5. Conditions to Effectiveness of this Waiver and Amendment. This Waiver and Amendment and the waiver and amendments contained herein shall become effective on the date (the Waiver and Amendment Effective Date) when each of the conditions set forth below shall have been fulfilled to the satisfaction of the Administrative Agent:
(a) The Administrative Agent shall have received counterparts of this Waiver and Amendment, duly executed and delivered on behalf of the Borrower and the other Loan Parties.
(b) No event shall have occurred and be continuing that constitutes an Event of Default, or that would constitute an Event of Default but for the requirement that notice be given or that a period of time elapse, or both.
(c) All representations and warranties of the Borrower contained in the Credit Agreement, and all representations and warranties of each other Loan Party in each Loan Document to which it is a party, shall be true and correct in all material respects at the Waiver and Amendment Effective Date as if made on and as of such Waiver and Amendment Effective Date, except that (a) any representation or warranty relating to any financial statements shall be deemed to be applicable to the financial statements most recently delivered to the Administrative Agent in accordance with the provisions of the Loan Documents and (b) each other representation or warranty expressly stated to be made as of the Closing Date shall not be deemed to have been repeated as of any date other than the Closing Date.

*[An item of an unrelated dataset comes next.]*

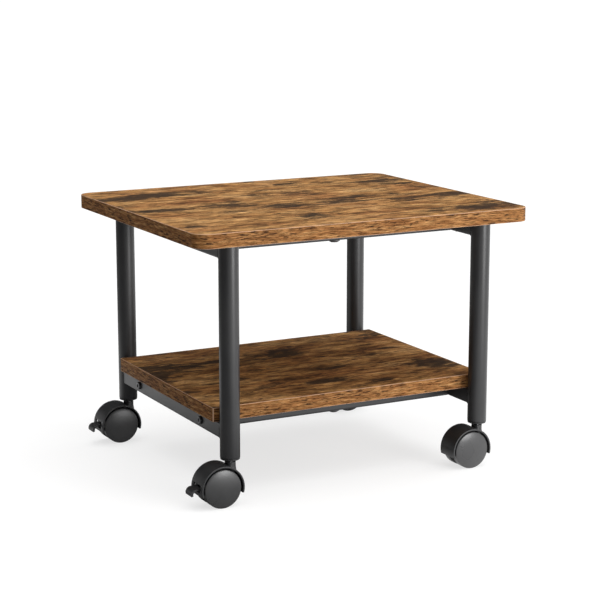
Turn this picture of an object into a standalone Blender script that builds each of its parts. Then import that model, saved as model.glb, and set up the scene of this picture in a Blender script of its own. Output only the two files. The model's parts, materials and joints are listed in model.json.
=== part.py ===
"""Mobile printer stand: two wooden boards on a welded tube frame that rolls on four casters.

Metres, +Z up. The origin is on the floor under the middle of the top board, +X points to the
right-hand side and +Y to the back. The casters trail towards -X.
"""

import math

import bmesh
import bpy
from mathutils import Matrix, Vector

STAND_NAME = "printer_stand"
GAP = 0.0003
CUT_MARGIN = 0.001  # how far a cutter runs past the face that it opens
CREASE_ANGLE = 35  # degrees: a steeper edge stays sharp in the shading

# Facets on round pieces
LEG_SIDES = 32
ROUND_SIDES = 20
FINE_SIDES = 12
WHEEL_SIDES = 24
HOOD_SIDES = 32

# Boards
TOP_SIZE = (0.480, 0.400)
TOP_HEIGHT = 0.350
TOP_CORNER_RADIUS = 0.020
SHELF_SIZE = (0.400, 0.304)
SHELF_HEIGHT = 0.122
SHELF_CORNER_RADIUS = 0.0015
BOARD_THICKNESS = 0.018
BOARD_EDGE_RADIUS = 0.0008

# Tube frame
LEG_X = 0.1835
LEG_Y = 0.166
LEG_RADIUS = 0.0127
LEG_WALL = 0.0015
LEG_BOTTOM = 0.0584
RAIL_SIZE = 0.020
RAIL_WALL = 0.0012
RAIL_CORNER_CHAMFER = 0.0014
CROSS_RAIL_Y = 0.100

# Fasteners
BOLT_RADIUS = 0.003
BOLT_LENGTH = 0.030
BOLT_HEAD_RADIUS = 0.00525
BOLT_HEAD_HEIGHT = 0.0028
BOLT_RIM_HEIGHT = 0.0008
BOLT_SOCKET_FLATS = 0.004
BOLT_SOCKET_DEPTH = 0.0016
BOLT_TIP_CHAMFER = 0.001
END_PLATE_THICKNESS = 0.003
SCREW_RADIUS = 0.002
SCREW_GRIP = 0.011
SCREW_TIP_LENGTH = 0.002
SCREW_HEAD_RIM = 0.4  # share of the head's height that is upright
SCREW_HEAD_CROWN = 0.72  # share of the head's radius that is flat below
CENTRE_SCREW_HEAD = (0.008, 0.003)
SIDE_SCREW_HEAD = (0.004, 0.002)
SIDE_SCREW_Y = 0.110

# Leg socket and caster stem
SOCKET_FLANGE_RADIUS = 0.0124
SOCKET_FLANGE_HEIGHT = 0.002
SOCKET_LENGTH = 0.028
SOCKET_TIP_CHAMFER = 0.001
SOCKET_RIM_CHAMFER = 0.0009
STEM_RADIUS = 0.004
STEM_PIVOT_RADIUS = 0.0035
STEM_SHOULDER = LEG_BOTTOM - 0.0008
STEM_TOP = LEG_BOTTOM + 0.025
STEM_BOTTOM = 0.034
STEM_TOP_CHAMFER = 0.0008
STEM_TIP_CHAMFER = 0.001
STEM_SHOULDER_CHAMFER = 0.0005
STEM_GROOVE = (0.003, 0.0045)  # heights of the snap ring's groove above the stem's bottom
STEM_GROOVE_DEPTH = 0.0006

# Caster
TRAIL = 0.017
WHEEL_RADIUS = 0.025
WHEEL_BEVEL = 0.0009
WHEEL_INNER_Y = 0.0058
WHEEL_EDGE_Y = 0.0164
WHEEL_CROWN_Y = 0.0182
WHEEL_HUB_RADIUS = 0.006
WHEEL_RIM_WALL = 0.0035
WHEEL_FACE_WALL = 0.003
WHEEL_DOME_ANGLES = (0, 42, 70)  # degrees from the axis to the rim
WHEEL_DOME_POWER = 0.7
WHEEL_BORE_SPARE = 0.0005
AXLE_HEIGHT = WHEEL_RADIUS
AXLE_RADIUS = 0.003
AXLE_HALF_LENGTH = 0.0138
AXLE_CHAMFER = 0.0006
HOOD_RADIUS = 0.0293
HOOD_WALL = 0.002
HOOD_HALF_WIDTH = 0.0165
HOOD_CUT_HEIGHT = AXLE_HEIGHT - 0.0075
WEB_HALF_WIDTH = 0.0052
BOSS_RADIUS = 0.007
BOSS_BOTTOM = AXLE_HEIGHT + 0.010
BOSS_TOP = 0.0555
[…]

(d) The Borrower shall have delivered to the Administrative Agent (1) certified copies of evidence of all corporate and company actions taken by the Borrower and the other Loan Parties to authorize the execution and delivery of this Waiver and Amendment, (2) certified copies of any amendments to the articles or certificate of incorporation, bylaws, partnership certificate or operating agreement of the Borrower and each other Loan Party since the date of the Credit Agreement, (3) a certificate of incumbency for the officers or other authorized agents or partners of the Borrower and each other Loan Party executing this Waiver and Amendment, (4) all documents, certificates, resolutions and other items required by Section 5.11 and Section 5.12 of the Credit Agreement with respect to 1632 (other than the deed of trust and related documents otherwise required pursuant to Section 5.12, but for the provisions of this Waiver and Amendment) and (5) such additional supporting documents as the Administrative Agent or counsel for the Administrative Agent reasonably may request.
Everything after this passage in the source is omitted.